OpEd for The Guardian

By Tony Lucas, President Australian and International Pilots Association.

(Tony Lucas is a Qantas Check and Training Captain flying the Airbus A330.)

 

Qantas pilots are a passionate bunch. We are passionate about our airline. We are passionate about its history. And we are passionate about its legacy and the role that we play in it.

We go to work every day with passenger safety foremost in our minds. It is our primary focus and the single issue that occupies our energy and passion. Safety before schedule is our mantra.

As we emerge from the pandemic, the operational challenges are significant. Many of the issues facing the industry have been well documented (and experienced by thousands of people), with long lines for security, delayed flights, mis-handled baggage, and lack of catering now an everyday occurrence.

Each of these individual issues can be part of a ‘normal’ day for pilots, but as travel demand grows, our crews are now facing them on every sector, across multiple sectors in a day, multiple days in a week, week after week. It is a unique challenge.

But despite these challenges and complexities, whilst on time performance might be closer to 60%, our pilots ensure that 100% of flights arrive safely.

There’s no doubt that the airline’s safety record is underpinned by the skill, professionalism, and experience of its pilots. We are hardworking, diligent, safety-minded professionals who value the training and experience developed over a lifetime of operating around Australia and the world.

As we strive to hold together the operation in the face of these challenges, it is frustrating and baffling to find our livelihoods and futures continuously threatened by a relentlessly aggressive industrial strategy. One that focuses on profit at the expense of so much else.

Qantas pilots are no longer regarded as assets, instead we are viewed as ‘cost centres’. With various Qantas pilot cohorts pitted against each other in an industrial take on the ‘Hunger Games’ premise.

In 2020, Qantas pilots were threatened that if they didn’t vote for the demanded working conditions for Project Sunrise (direct Australia-London and Australia-New York services), the flying would be outsourced to some other Qantas corporate entity with new pilots hired in.

This year, domestic pilots faced losing their jobs when the airline threatened to hire more than 700 new pilots to fly new Airbus A321XLRs for Project Winton to replace Boeing 737s by 2024 unless it secured ‘efficiencies.’

We go to work every day, putting passenger safety first.
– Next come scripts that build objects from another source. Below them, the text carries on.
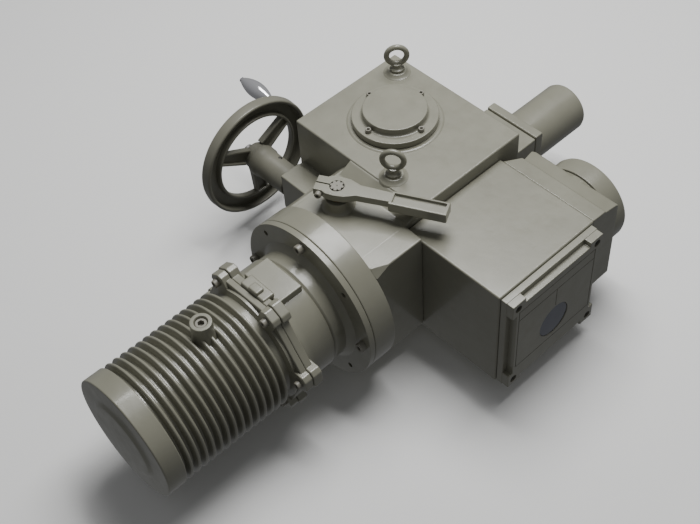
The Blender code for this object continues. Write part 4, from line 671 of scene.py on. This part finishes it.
def motor():
    axis = (AX, 0, AZ)
    face = COLLAR_Y0 - GAP
    profile = [(face + 8, 87.7), (face, 87.7), (face, COLLAR_R - 1.2), (face - 0.8, COLLAR_R),
               (FLANGE_Y0, COLLAR_R), (FLANGE_Y0, 106), (FLANGE_Y0 - 3, 103),
               (FLANGE_Y0 - 6, 99), (FLANGE_Y0 - 9, SPIGOT_R), (GROOVE_RING_Y + 4, SPIGOT_R),
               (GROOVE_RING_Y + GAP, SPIGOT_R - 3), (GROOVE_RING_Y + GAP, 40), (-311, 40),
               (-311, 36.3), (-290, 36.3), (-290, 62), (face + 8, 62)]
    flange = lathe("flange_disc", profile, "Y", axis, FINE, 1.2)
    holes = []
    for k in range(4):
        spare = Vector(axis) + place("Y", 0, FLANGE_BOLT_R, math.pi / 2 * k + math.pi / 4)
        holes.append(lathe("jack_%d" % k, [(FLANGE_Y0 - 5, 0), (FLANGE_Y0 - 5, 4.6),
                                           (FLANGE_Y0 + 9, 4.6), (FLANGE_Y0 + 9, 0)], "Y",
                           spare, SMALL))
    combine(flange, holes, "DIFFERENCE")
    show(flange, ROOT, "case_paint", ["motor_flange"])
    for k in range(4):
        spot = Vector(axis) + place("Y", FLANGE_Y0, FLANGE_BOLT_R, math.pi / 2 * k)
        cap_screw("flange_screw_%d" % (k + 1), "Y", spot, -1, 8.0, 10.2, STEEL_PAINTED,
                  nodes=["motor_flange_screw_%d" % (k + 1)])

    adapter = lathe("adapter_ring", [(GROOVE_RING_Y, 78), (GROOVE_RING_Y, ADAPTER_R - 2),
                                     (GROOVE_RING_Y - 2, ADAPTER_R), (LUG_Y0 + 10, ADAPTER_R),
                                     (LUG_Y0, ADAPTER_R + 3), (LUG_SPLIT + GAP, ADAPTER_R + 3),
                                     (LUG_SPLIT + GAP, 78)], "Y", axis, FINE, 1.0)
    parts = lug_shapes("adapter", LUG_SPLIT + GAP, LUG_Y0, LUG_OUT, LUG_W, LUG_SPLIT + GAP,
                       LUG_Y0 - 4)
    parts.append(box("duct", (AX - 39, AX + 39), (LUG_Y0 + 1, GROOVE_RING_Y - 4),
                     (AZ + 84, AZ + 101), 2.0))
    parts.append(box("duct_step", (AX - 26, AX + 26), (LUG_SPLIT + 1, LUG_Y0 + 6),
                     (AZ + 84, AZ + 108), 2.5))
    parts.append(box("duct_knob", (AX - 8, AX + 12), (LUG_SPLIT + 0.8, LUG_Y0 - 1),
                     (AZ + 84, AZ + 113), 2.5))
    combine(adapter, parts, "UNION")
    bore = lathe("adapter_bore", [(-400, 0), (-400, 78), (-300, 78), (-300, 0)], "Y", axis)
    combine(adapter, [bore], "DIFFERENCE")
    show(adapter, ROOT, "case_paint", ["motor_adapter"])

    profile = [(LUG_SPLIT, MOTOR_BORE), (LUG_SPLIT, ADAPTER_R + 3), (LUG_Y1, ADAPTER_R + 3),
               (LUG_Y1 - 3, FIN_ROOT + 0.5)]
    depth = FIN_R - FIN_ROOT
    shape = ((0.50, 0.0), (0.36, 0.02), (0.29, 0.12), (0.24, 0.45), (0.20, 0.78), (0.14, 0.94),
             (0.06, 1.0), (-0.06, 1.0), (-0.14, 0.94), (-0.20, 0.78), (-0.24, 0.45),
             (-0.29, 0.12), (-0.36, 0.02))
    for k in range(FIN_COUNT):
        y = FIN_FIRST - FIN_PITCH * k
        for share, height in shape:
            profile.append((y + FIN_PITCH * share, FIN_ROOT + depth * height))
    profile += [(MOTOR_END + 3, FIN_ROOT), (MOTOR_END, FIN_ROOT), (MOTOR_END, MOTOR_BORE)]
    body = lathe("finned_body", profile, "Y", axis, FINE)
    parts = lug_shapes("motor", LUG_Y1, LUG_SPLIT, LUG_OUT - 1.5, LUG_W - 4, LUG_Y1 + 5,
                       LUG_SPLIT)
    parts.append(lathe("plug_boss", [(AZ + 85, 0), (AZ + 85, PLUG_R + 3.5),
                                     (AZ + 99, PLUG_R + 0.6), (AZ + 105, PLUG_R),
                                     (AZ + PLUG_TOP, PLUG_R), (AZ + PLUG_TOP, 0)], "Z",
                       (AX, PLUG_Y, 0), ROUND, 1.4))
    combine(body, parts, "UNION")
    holes = [lathe("motor_bore", [(-700, 0), (-700, MOTOR_BORE), (-300, MOTOR_BORE), (-300, 0)],
                   "Y", axis, ROUND),
             lathe("plug_tap", [(AZ + 70, 0), (AZ + 70, 9.4), (AZ + PLUG_TOP - 2, 9.4),
                                (AZ + PLUG_TOP + 2, 12.5), (AZ + PLUG_TOP + 2, 0)], "Z",
                   (AX, PLUG_Y, 0), SMALL)]
    combine(body, holes, "DIFFERENCE")
    ripple(body, 0.55, 30.0)
    show(body, ROOT, "case_paint", ["motor_housing"], angle=40)
    rows = []
    for z, radius, six in ((AZ + 94, 9.0, 0), (AZ + PLUG_TOP - 3.6, 9.0, 0),
                           (AZ + PLUG_TOP - 2.8, 8.2, 0), (AZ + PLUG_TOP - 2.8, 5.4, 1),
                           (AZ + PLUG_TOP - 10, 5.4, 1)):
        row = []
        for angle in turns(HEX_SEGS):
            r = six_sided(radius, angle) if six else radius
            row.append((AX + r * math.cos(angle), PLUG_Y + r * math.sin(angle), z))
        rows.append(row)
    show(stack("socket_plug", rows), ROOT, "black_steel", ["motor_plug"], STEEL_PAINTED, 40)
    for k, angle in enumerate(LUG_ANGLES):
        spot = (AX + LUG_BOLT_R * math.cos(angle), LUG_Y1, AZ + LUG_BOLT_R * math.sin(angle))
        cap_screw("lug_screw_%d" % (k + 1), "Y", spot, -1, 6.5, 8.0, STEEL_PAINTED)

    end = MOTOR_END - GAP
    cover = lathe("end_bell", [(end + 10, 79.7), (end, 79.7), (end, FIN_R - 1.2),
                               (end - 1.2, FIN_R), (END_Y + 1.6, FIN_R),
                               (END_Y + 0.2, FIN_R - 1.2), (END_Y, FIN_R - 3),
                               (END_Y - 0.6, 70), (END_Y - 1.6, 65), (END_Y - 4, 61.5),
                               (END_Y - 4.8, 57), (END_Y - 4.99, 0), (END_Y + 12, 0),
                               (END_Y + 12, 31.3), (END_Y + 30, 31.3), (END_Y + 30, 40),
                               (END_Y + 9, 44), (END_Y + 9, 70), (end + 10, 72)], "Y", axis,
                  FINE, 0.8)
    show(cover, ROOT, "case_paint", ["motor_end_cover"], angle=40)


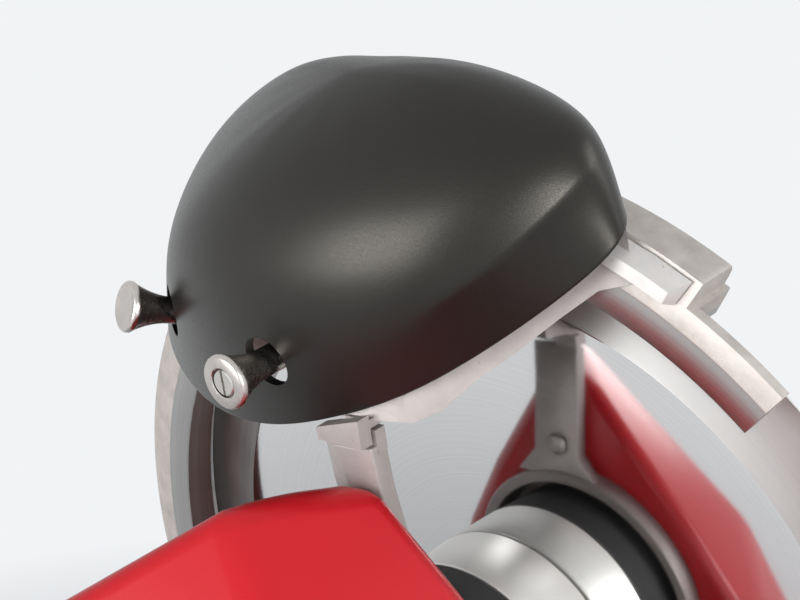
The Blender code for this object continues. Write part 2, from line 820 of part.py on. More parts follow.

Whilst at the same time our employer is prepared to hold a metaphorical gun to our heads over working conditions. It threatens to outsource pilot jobs to the lowest bidder, threatens livelihoods and careers. Careers borne of hard-won experience and dedication. Expertise committed to keeping the Australian travelling public safe.

Qantas pilots love our airline and we love what it stands for. We are proud to be a part of the Spirit of Australia. Yet how Qantas treats its workforce when it comes to industrial relations is in marked contrast to the emotions of the “Spirit of Australia” and “I Still Call Australia Home”.

We want to work with Qantas to overcome the airline’s current challenges and ensure that the safety margins that Qantas pilots are renowned for are maintained.

It should be of concern to the travelling public that instead of treating pilots as well-trained and capable assets to be valued, Qantas is hell bent on continuing to cut costs and seeking to auction pilot jobs off to the lowest bidder. But there seems little appetite for a change of attitude towards its employees under the airline’s current leadership.

Fortunately, our professionalism and desire for operational excellence will never waver. That is our commitment to you.